• **Collected material**:
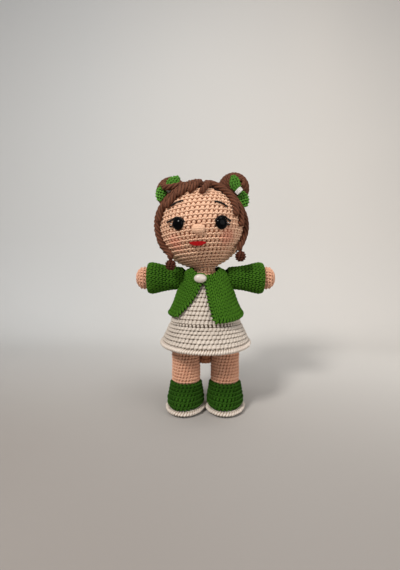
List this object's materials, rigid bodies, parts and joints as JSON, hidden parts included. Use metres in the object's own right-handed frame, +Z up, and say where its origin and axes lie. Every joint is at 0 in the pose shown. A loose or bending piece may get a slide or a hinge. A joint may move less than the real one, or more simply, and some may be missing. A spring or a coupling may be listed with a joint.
{
  "type": "doll",
  "caption": "Crocheted and stuffed standing doll with a large round head, cord hair in two buns, bolero, dress and boots; head, arms and legs turn.",
  "frame": {"origin": "middle of the standing doll's bounding box, on the plane of its soles", "axes": "+Z up along the standing doll; -Y is where the face looks; +X is the doll's own left side"},
  "size_m": [0.137, 0.0896, 0.2349],
  "materials": {
    "skin_yarn": "matte crocheted cotton yarn",
    "white_yarn": "matte crocheted cotton yarn",
    "green_yarn": "matte crocheted cotton yarn",
    "brown_yarn": "matte crocheted cotton yarn",
    "black_thread": "embroidery thread with a slight sheen",
    "red_thread": "satin stitch embroidery thread",
    "filling": "loose white fibre",
    "eye_plastic": "glossy black",
    "washer_plastic": "plain translucent white",
    "pearl_plastic": "pearl lustre"
  },
  "bodies": {
    "root": {"bodice": "white_yarn", "neck": "skin_yarn", "lower_body": "skin_yarn", "torso_stuffing": "filling", "skirt": "white_yarn", "skirt_hem": "white_yarn", "jacket_back": "green_yarn", "jacket_front_left": "green_yarn", "jacket_front_right": "green_yarn", "pearl_button": "pearl_plastic", "button_loop": "green_yarn"},
    "head": {"head_skin": "skin_yarn", "head_stuffing": "filling", "nose": "skin_yarn", "mouth": "red_thread", "eye_left": "eye_plastic", "eye_right": "eye_plastic", "eye_washer_left": "washer_plastic", "eye_washer_right": "washer_plastic", "brow_left": "black_thread", "brow_right": "black_thread", "lashes_left": "black_thread", "lashes_right": "black_thread", "hair_cap": "brown_yarn", "lock_left": "brown_yarn", "lock_right": "brown_yarn", "lock_ball_left": "brown_yarn", "lock_ball_right": "brown_yarn", "strand_left_1": "brown_yarn", "strand_left_2": "brown_yarn", "strand_right_1": "brown_yarn", "strand_right_2": "brown_yarn", "strand_right_3": "brown_yarn", "fringe_middle_left": "brown_yarn", "fringe_middle_right": "brown_yarn", "bun_left": "brown_yarn", "bun_right": "brown_yarn", "bow_knot_left": "white_yarn", "bow_knot_right": "white_yarn", "bow_leaf_left_1": "green_yarn", "bow_leaf_left_2": "green_yarn", "bow_leaf_right_1": "green_yarn", "bow_leaf_right_2": "green_yarn"},
    "arm_left": {"arm_left": "skin_yarn", "arm_stuffing_left": "filling", "sleeve_left": "green_yarn"},
    "arm_right": {"arm_right": "skin_yarn", "arm_stuffing_right": "filling", "sleeve_right": "green_yarn"},
    "leg_left": {"leg_left": "skin_yarn", "leg_stuffing_left": "filling", "boot_left": "green_yarn", "sole_rim_left": "white_yarn", "sole_left": "green_yarn"},
    "leg_right": {"leg_right": "skin_yarn", "leg_stuffing_right": "filling", "boot_right": "green_yarn", "sole_rim_right": "white_yarn", "sole_right": "green_yarn"}
  },
  "joints": [
    {"name": "head_turn", "type": "hinge", "parent": "root", "child": "head", "pos_m": [-0.0015, 0, 0.1375], "axis": [-0.0785, 0, 0.9969], "range_deg": [-12, 25]},
    {"name": "shoulder_left", "type": "hinge", "parent": "root", "child": "arm_left", "pos_m": [0.027, 0, 0.128], "axis": [0, -1, 0], "range_deg": [-30, 15]},
    {"name": "shoulder_right", "type": "hinge", "parent": "root", "child": "arm_right", "pos_m": [-0.027, 0, 0.128], "axis": [0, 1, 0], "range_deg": [-30, 15]},
    {"name": "hip_left", "type": "hinge", "parent": "root", "child": "leg_left", "pos_m": [0.0193, 0, 0.058], "axis": [-1, 0, 0], "range_deg": [-20, 35]},
    {"name": "hip_right", "type": "hinge", "parent": "root", "child": "leg_right", "pos_m": [-0.0193, 0, 0.058], "axis": [-1, 0, 0], "range_deg": [-20, 35]}
  ]
}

• **Your task**:
Reproduce the listing above word for word.

• **Response to the task**:
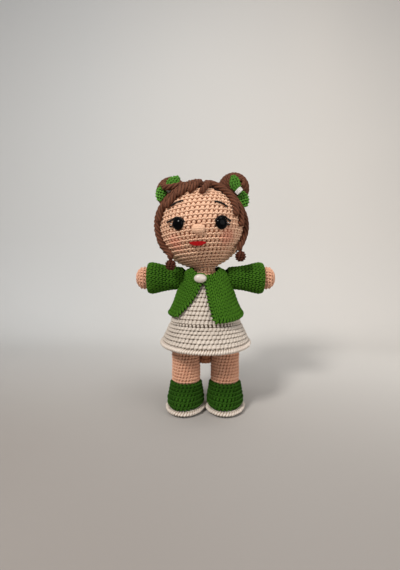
List this object's materials, rigid bodies, parts and joints as JSON, hidden parts included. Use metres in the object's own right-handed frame, +Z up, and say where its origin and axes lie. Every joint is at 0 in the pose shown. A loose or bending piece may get a slide or a hinge. A joint may move less than the real one, or more simply, and some may be missing. A spring or a coupling may be listed with a joint.
{
  "type": "doll",
  "caption": "Crocheted and stuffed standing doll with a large round head, cord hair in two buns, bolero, dress and boots; head, arms and legs turn.",
  "frame": {"origin": "middle of the standing doll's bounding box, on the plane of its soles", "axes": "+Z up along the standing doll; -Y is where the face looks; +X is the doll's own left side"},
  "size_m": [0.137, 0.0896, 0.2349],
  "materials": {
    "skin_yarn": "matte crocheted cotton yarn",
    "white_yarn": "matte crocheted cotton yarn",
    "green_yarn": "matte crocheted cotton yarn",
    "brown_yarn": "matte crocheted cotton yarn",
    "black_thread": "embroidery thread with a slight sheen",
    "red_thread": "satin stitch embroidery thread",
    "filling": "loose white fibre",
    "eye_plastic": "glossy black",
    "washer_plastic": "plain translucent white",
    "pearl_plastic": "pearl lustre"
  },
  "bodies": {
    "root": {"bodice": "white_yarn", "neck": "skin_yarn", "lower_body": "skin_yarn", "torso_stuffing": "filling", "skirt": "white_yarn", "skirt_hem": "white_yarn", "jacket_back": "green_yarn", "jacket_front_left": "green_yarn", "jacket_front_right": "green_yarn", "pearl_button": "pearl_plastic", "button_loop": "green_yarn"},
    "head": {"head_skin": "skin_yarn", "head_stuffing": "filling", "nose": "skin_yarn", "mouth": "red_thread", "eye_left": "eye_plastic", "eye_right": "eye_plastic", "eye_washer_left": "washer_plastic", "eye_washer_right": "washer_plastic", "brow_left": "black_thread", "brow_right": "black_thread", "lashes_left": "black_thread", "lashes_right": "black_thread", "hair_cap": "brown_yarn", "lock_left": "brown_yarn", "lock_right": "brown_yarn", "lock_ball_left": "brown_yarn", "lock_ball_right": "brown_yarn", "strand_left_1": "brown_yarn", "strand_left_2": "brown_yarn", "strand_right_1": "brown_yarn", "strand_right_2": "brown_yarn", "strand_right_3": "brown_yarn", "fringe_middle_left": "brown_yarn", "fringe_middle_right": "brown_yarn", "bun_left": "brown_yarn", "bun_right": "brown_yarn", "bow_knot_left": "white_yarn", "bow_knot_right": "white_yarn", "bow_leaf_left_1": "green_yarn", "bow_leaf_left_2": "green_yarn", "bow_leaf_right_1": "green_yarn", "bow_leaf_right_2": "green_yarn"},
    "arm_left": {"arm_left": "skin_yarn", "arm_stuffing_left": "filling", "sleeve_left": "green_yarn"},
    "arm_right": {"arm_right": "skin_yarn", "arm_stuffing_right": "filling", "sleeve_right": "green_yarn"},
    "leg_left": {"leg_left": "skin_yarn", "leg_stuffing_left": "filling", "boot_left": "green_yarn", "sole_rim_left": "white_yarn", "sole_left": "green_yarn"},
    "leg_right": {"leg_right": "skin_yarn", "leg_stuffing_right": "filling", "boot_right": "green_yarn", "sole_rim_right": "white_yarn", "sole_right": "green_yarn"}
  },
  "joints": [
    {"name": "head_turn", "type": "hinge", "parent": "root", "child": "head", "pos_m": [-0.0015, 0, 0.1375], "axis": [-0.0785, 0, 0.9969], "range_deg": [-12, 25]},
    {"name": "shoulder_left", "type": "hinge", "parent": "root", "child": "arm_left", "pos_m": [0.027, 0, 0.128], "axis": [0, -1, 0], "range_deg": [-30, 15]},
    {"name": "shoulder_right", "type": "hinge", "parent": "root", "child": "arm_right", "pos_m": [-0.027, 0, 0.128], "axis": [0, 1, 0], "range_deg": [-30, 15]},
    {"name": "hip_left", "type": "hinge", "parent": "root", "child": "leg_left", "pos_m": [0.0193, 0, 0.058], "axis": [-1, 0, 0], "range_deg": [-20, 35]},
    {"name": "hip_right", "type": "hinge", "parent": "root", "child": "leg_right", "pos_m": [-0.0193, 0, 0.058], "axis": [-1, 0, 0], "range_deg": [-20, 35]}
  ]
}